Take Bennetts Butchers in High Street, which was established in 1959 and is one of the town’s longest-established businesses.

This high class family butcher sells locally-produced fresh meats, including beef, lamb, pork, poultry and even game when it is in season.

One of its specialities is the Lincolnshire Sausage, which is the subject of a national campaign at the moment after Defra rejected a bid by The Lincolnshire Sausage Association to get Protected Geographical Indication for it.

Run by Jane North and her husband Bunt, the business is very much behind the appeal campaign.

“We were one of the original butchers which started the campaign,” said Mrs North, who has lived in Sutton-on-Sea for thirty-five years. “The Lincolnshire Sausage should stay in Lincolnshire. We hear of the Melton Mowbray pork pie and the Cornish Pasty, so the Lincolnshire Sausage should be treated the same.”

Mrs North is the daughter of the shop’s founder, Dick Bennett, who was a wholesale butcher and farmer and who established the Sutton-on-Sea shop to further his business. In fact the trade runs in the family as both of her grandfathers were butchers too.

Another name to look out for in the town is Squire Furnishings. This family business has been trading on the Lincolnshire coast for three generations and has a background in the caravan, as well as carpets and furnishing, trade.

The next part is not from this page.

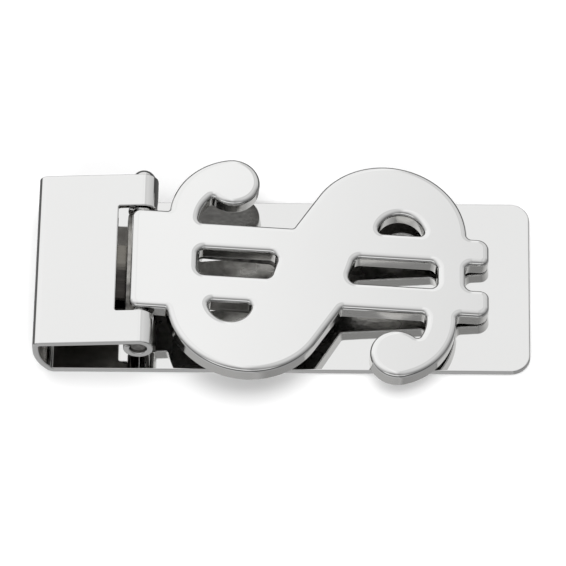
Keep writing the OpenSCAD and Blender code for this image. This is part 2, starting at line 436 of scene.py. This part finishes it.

1981 saw the foundation of the current business, when George and Holly Squires launched Rainbow Carpets in Skegness, later moving it to Hogsthorpe, where it trades as Rainbow Carpets and Beds.

But it was in 1994, that it made a superb expansion move, after snapping up premises in Sutton-on-Sea’s High Street, from where it supplies carpets, beds and furnishings for everyone from private buyers to the caravan industry, hotels and nursing homes.

Of course, no visit to the seaside would be complete without a plateful of its most famous dish. And one of the most popular places to find it is at Waldo’s Fish Restaurant in Sutton’s High Street. Of course, it’s not just Waldo’s prominent position which gets it noticed. Whether you want to eat in or fancy a delicious takeaway, just follow your nose and look for the queue!